- [DO THIS]: Repeat everything in the material exactly.

── DATASET CONTENT ──

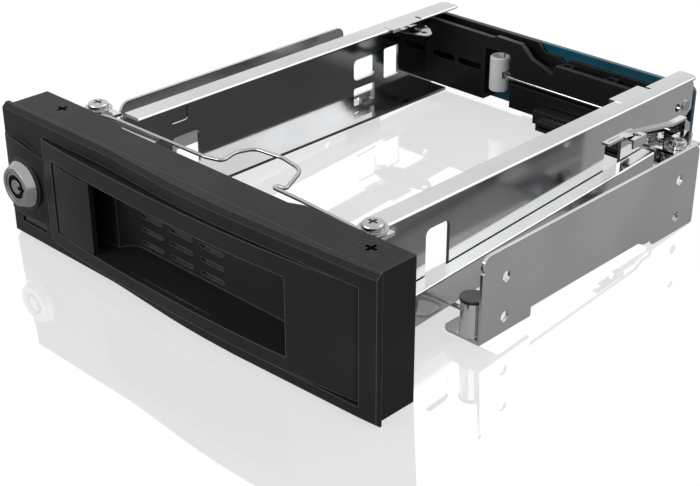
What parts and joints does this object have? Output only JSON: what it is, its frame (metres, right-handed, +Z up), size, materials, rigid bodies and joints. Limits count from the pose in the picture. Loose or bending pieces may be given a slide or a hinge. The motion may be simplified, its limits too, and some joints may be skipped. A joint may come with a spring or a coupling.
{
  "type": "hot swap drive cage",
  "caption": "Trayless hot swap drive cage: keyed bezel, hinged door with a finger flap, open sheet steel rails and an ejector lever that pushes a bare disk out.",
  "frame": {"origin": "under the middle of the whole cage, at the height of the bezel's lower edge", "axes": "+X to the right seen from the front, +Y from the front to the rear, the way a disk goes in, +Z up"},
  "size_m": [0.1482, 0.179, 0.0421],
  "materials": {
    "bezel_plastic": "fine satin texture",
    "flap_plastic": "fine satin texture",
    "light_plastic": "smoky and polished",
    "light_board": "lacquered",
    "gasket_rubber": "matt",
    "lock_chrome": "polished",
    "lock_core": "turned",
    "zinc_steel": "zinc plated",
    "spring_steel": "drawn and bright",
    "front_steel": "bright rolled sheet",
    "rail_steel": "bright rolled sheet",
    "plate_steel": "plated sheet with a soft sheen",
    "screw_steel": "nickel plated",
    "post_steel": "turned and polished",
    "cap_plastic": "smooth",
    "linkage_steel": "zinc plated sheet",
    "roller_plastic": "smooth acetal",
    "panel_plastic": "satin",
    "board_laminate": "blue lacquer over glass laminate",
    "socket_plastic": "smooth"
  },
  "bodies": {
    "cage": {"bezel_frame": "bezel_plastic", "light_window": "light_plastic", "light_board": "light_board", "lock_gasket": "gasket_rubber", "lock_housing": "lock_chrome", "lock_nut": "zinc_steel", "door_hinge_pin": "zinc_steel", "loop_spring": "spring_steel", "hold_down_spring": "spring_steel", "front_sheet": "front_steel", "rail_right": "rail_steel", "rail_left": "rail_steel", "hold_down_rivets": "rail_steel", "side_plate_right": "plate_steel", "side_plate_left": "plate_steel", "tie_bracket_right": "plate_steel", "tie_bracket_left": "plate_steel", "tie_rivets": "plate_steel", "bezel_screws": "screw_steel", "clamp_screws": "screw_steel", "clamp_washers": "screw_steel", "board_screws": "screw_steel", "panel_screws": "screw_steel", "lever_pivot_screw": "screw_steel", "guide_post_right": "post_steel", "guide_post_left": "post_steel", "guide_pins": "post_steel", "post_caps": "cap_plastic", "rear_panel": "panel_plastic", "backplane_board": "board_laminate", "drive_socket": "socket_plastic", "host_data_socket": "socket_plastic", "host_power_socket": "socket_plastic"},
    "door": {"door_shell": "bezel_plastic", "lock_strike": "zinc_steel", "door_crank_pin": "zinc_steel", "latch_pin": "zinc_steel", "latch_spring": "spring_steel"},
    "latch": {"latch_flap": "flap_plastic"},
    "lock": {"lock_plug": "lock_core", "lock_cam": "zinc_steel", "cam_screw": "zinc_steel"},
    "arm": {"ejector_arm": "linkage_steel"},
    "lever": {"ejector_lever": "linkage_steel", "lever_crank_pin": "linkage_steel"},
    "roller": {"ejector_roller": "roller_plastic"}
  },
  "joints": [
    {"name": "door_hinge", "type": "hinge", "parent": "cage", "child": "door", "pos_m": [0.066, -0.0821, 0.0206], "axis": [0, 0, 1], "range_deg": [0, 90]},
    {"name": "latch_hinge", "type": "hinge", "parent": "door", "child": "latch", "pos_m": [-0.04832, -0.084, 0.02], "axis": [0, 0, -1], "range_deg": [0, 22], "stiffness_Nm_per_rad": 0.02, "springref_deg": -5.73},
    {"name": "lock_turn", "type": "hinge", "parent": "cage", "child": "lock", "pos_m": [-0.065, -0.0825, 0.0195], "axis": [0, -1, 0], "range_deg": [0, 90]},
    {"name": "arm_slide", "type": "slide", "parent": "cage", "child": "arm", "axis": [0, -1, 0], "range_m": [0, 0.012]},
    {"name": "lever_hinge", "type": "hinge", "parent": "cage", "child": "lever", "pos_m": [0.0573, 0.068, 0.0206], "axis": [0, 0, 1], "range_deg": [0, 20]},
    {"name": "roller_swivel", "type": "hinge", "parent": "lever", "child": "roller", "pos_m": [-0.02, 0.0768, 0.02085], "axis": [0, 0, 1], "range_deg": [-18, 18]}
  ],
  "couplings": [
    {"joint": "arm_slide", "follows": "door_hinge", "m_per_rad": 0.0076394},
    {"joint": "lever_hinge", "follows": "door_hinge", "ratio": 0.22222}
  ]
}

───

- [ANSWER TO THE PROBLEM]:
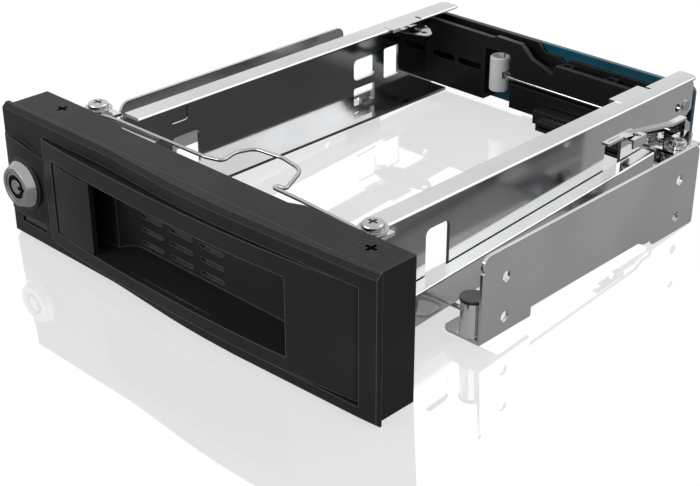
What parts and joints does this object have? Output only JSON: what it is, its frame (metres, right-handed, +Z up), size, materials, rigid bodies and joints. Limits count from the pose in the picture. Loose or bending pieces may be given a slide or a hinge. The motion may be simplified, its limits too, and some joints may be skipped. A joint may come with a spring or a coupling.
{
  "type": "hot swap drive cage",
  "caption": "Trayless hot swap drive cage: keyed bezel, hinged door with a finger flap, open sheet steel rails and an ejector lever that pushes a bare disk out.",
  "frame": {"origin": "under the middle of the whole cage, at the height of the bezel's lower edge", "axes": "+X to the right seen from the front, +Y from the front to the rear, the way a disk goes in, +Z up"},
  "size_m": [0.1482, 0.179, 0.0421],
  "materials": {
    "bezel_plastic": "fine satin texture",
    "flap_plastic": "fine satin texture",
    "light_plastic": "smoky and polished",
    "light_board": "lacquered",
    "gasket_rubber": "matt",
    "lock_chrome": "polished",
    "lock_core": "turned",
    "zinc_steel": "zinc plated",
    "spring_steel": "drawn and bright",
    "front_steel": "bright rolled sheet",
    "rail_steel": "bright rolled sheet",
    "plate_steel": "plated sheet with a soft sheen",
    "screw_steel": "nickel plated",
    "post_steel": "turned and polished",
    "cap_plastic": "smooth",
    "linkage_steel": "zinc plated sheet",
    "roller_plastic": "smooth acetal",
    "panel_plastic": "satin",
    "board_laminate": "blue lacquer over glass laminate",
    "socket_plastic": "smooth"
  },
  "bodies": {
    "cage": {"bezel_frame": "bezel_plastic", "light_window": "light_plastic", "light_board": "light_board", "lock_gasket": "gasket_rubber", "lock_housing": "lock_chrome", "lock_nut": "zinc_steel", "door_hinge_pin": "zinc_steel", "loop_spring": "spring_steel", "hold_down_spring": "spring_steel", "front_sheet": "front_steel", "rail_right": "rail_steel", "rail_left": "rail_steel", "hold_down_rivets": "rail_steel", "side_plate_right": "plate_steel", "side_plate_left": "plate_steel", "tie_bracket_right": "plate_steel", "tie_bracket_left": "plate_steel", "tie_rivets": "plate_steel", "bezel_screws": "screw_steel", "clamp_screws": "screw_steel", "clamp_washers": "screw_steel", "board_screws": "screw_steel", "panel_screws": "screw_steel", "lever_pivot_screw": "screw_steel", "guide_post_right": "post_steel", "guide_post_left": "post_steel", "guide_pins": "post_steel", "post_caps": "cap_plastic", "rear_panel": "panel_plastic", "backplane_board": "board_laminate", "drive_socket": "socket_plastic", "host_data_socket": "socket_plastic", "host_power_socket": "socket_plastic"},
    "door": {"door_shell": "bezel_plastic", "lock_strike": "zinc_steel", "door_crank_pin": "zinc_steel", "latch_pin": "zinc_steel", "latch_spring": "spring_steel"},
    "latch": {"latch_flap": "flap_plastic"},
    "lock": {"lock_plug": "lock_core", "lock_cam": "zinc_steel", "cam_screw": "zinc_steel"},
    "arm": {"ejector_arm": "linkage_steel"},
    "lever": {"ejector_lever": "linkage_steel", "lever_crank_pin": "linkage_steel"},
    "roller": {"ejector_roller": "roller_plastic"}
  },
  "joints": [
    {"name": "door_hinge", "type": "hinge", "parent": "cage", "child": "door", "pos_m": [0.066, -0.0821, 0.0206], "axis": [0, 0, 1], "range_deg": [0, 90]},
    {"name": "latch_hinge", "type": "hinge", "parent": "door", "child": "latch", "pos_m": [-0.04832, -0.084, 0.02], "axis": [0, 0, -1], "range_deg": [0, 22], "stiffness_Nm_per_rad": 0.02, "springref_deg": -5.73},
    {"name": "lock_turn", "type": "hinge", "parent": "cage", "child": "lock", "pos_m": [-0.065, -0.0825, 0.0195], "axis": [0, -1, 0], "range_deg": [0, 90]},
    {"name": "arm_slide", "type": "slide", "parent": "cage", "child": "arm", "axis": [0, -1, 0], "range_m": [0, 0.012]},
    {"name": "lever_hinge", "type": "hinge", "parent": "cage", "child": "lever", "pos_m": [0.0573, 0.068, 0.0206], "axis": [0, 0, 1], "range_deg": [0, 20]},
    {"name": "roller_swivel", "type": "hinge", "parent": "lever", "child": "roller", "pos_m": [-0.02, 0.0768, 0.02085], "axis": [0, 0, 1], "range_deg": [-18, 18]}
  ],
  "couplings": [
    {"joint": "arm_slide", "follows": "door_hinge", "m_per_rad": 0.0076394},
    {"joint": "lever_hinge", "follows": "door_hinge", "ratio": 0.22222}
  ]
}